Создавая поэму, Кибиров едва ли не осознанно черпал в первую очередь из того джентльменского набора цитат (русской поэзии эпохи модернизма, авторов-шестидесятников, советских фильмов и песен, дворовых и блатных романсов и т. д.), которые были общими для всех его читателей. А то, что вдруг не было известно тому или иному конкретному читателю, цитируя Марину Цветаеву, точнее говоря, ее мать, – «носилось в воздухе» времени[24]. Кибиров ставил на «своего» читателя, который «все мгновенно улавливает». Такой читатель и автор словно находятся на одной кухне и говорят «на одном языке»[25]. «Литературным памятником языковому мышлению тех, кому от 25 до 40» назвал кибировские тексты второй половины 1980-х годов А. Н. Архангельский[26]. «<Ц>итатная техника Кибирова доведена до естественности владения родным языком – он сыплет цитатами, как поговорками или скорее как частушками», – подчеркивал замечательный филолог Е. А. Тоддес в заметке, представлявшей собой переработанный текст литературоведческой экспертизы, призванной защитить редактора рижской газеты «Атмода» Алексея Григорьева от судебного преследования[27]. Это преследование началось после того, как в номере «Атмоды» от 21 августа 1989 года были напечатаны отрывки из кибировского послания «Л. С. Рубинштейну», в которых использовалась ненормативная лексика. Е. А. Тоддес тогда писал: «<…> перед нами <…> та разновидность лирического дара, которая не признает различий между поэзией герметической и всем открытой, интимноличной и социально ориентированной, „высокой“ и „низкой“, между балагурством частушки и утонченной духовностью, – ибо поэтическое слово живет всюду и всюду растет стих. В другом <…> отношении Кибиров тоже „поверх барьеров“: прошлое и настоящее поэзии для него единый поток, отнюдь не раздвоенный на классику и модернизм или традицию и современность. Космос всей предшествующей русской поэзии и хаос сегодняшней речи в равной степени дороги и нужны ему»[28].
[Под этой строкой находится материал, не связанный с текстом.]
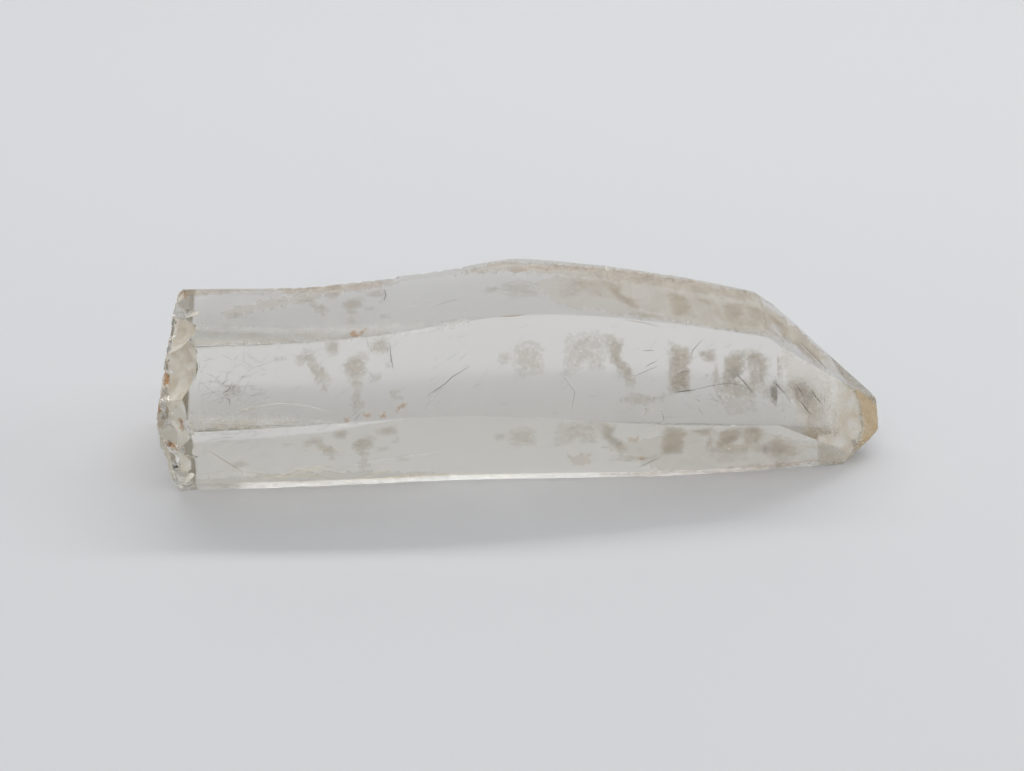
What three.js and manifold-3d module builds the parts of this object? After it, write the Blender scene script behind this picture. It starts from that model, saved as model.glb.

Поэт Мирослав Немиров, размышляя о феномене Кибирова, сформулировал сходную с Архангельским и Тоддесом мысль следующим образом: «…всякий советский и послесоветский человек разговаривает наполовину цитатами из фильмов, песен, анекдотов, стихов школьной программы, теперь еще и рекламы»[29]. Немиров, как нам кажется, в данном случае и прав, и неправ. Неправ он, когда уравнивает «советского» человека и «послесоветского». И дело здесь, может быть, не столько в том, что джентльменский набор цитат в сознании современного российского человека радикально обновился, сколько в том, что сегодня весьма проблематично само существование такого общего для всех джентльменского набора. Многообразие предлагаемых современному человеку источников информации, наряду с очевидной, на наш взгляд, маргинализацией литературной культуры в современном российском обществе, привели к распаду единого читательского сообщества. Проще и конкретнее говоря, дело не в новом наборе стихов в школьной программе, а в том, что этого набора больше не существует, или же – стихи из этого набора больше никто наизусть всерьез не учит. Это соображение касается не только высокой, но и массовой культуры: несмотря на исключительную и во многом уникальную популярность советских песен в современной России, репертуар их значительно беднее активной (а тем более пассивной) памяти людей конца 1980-х гг. (не говоря о том, что автор поэмы проявляет порой знание достаточно редких песен, забытых уже в то время).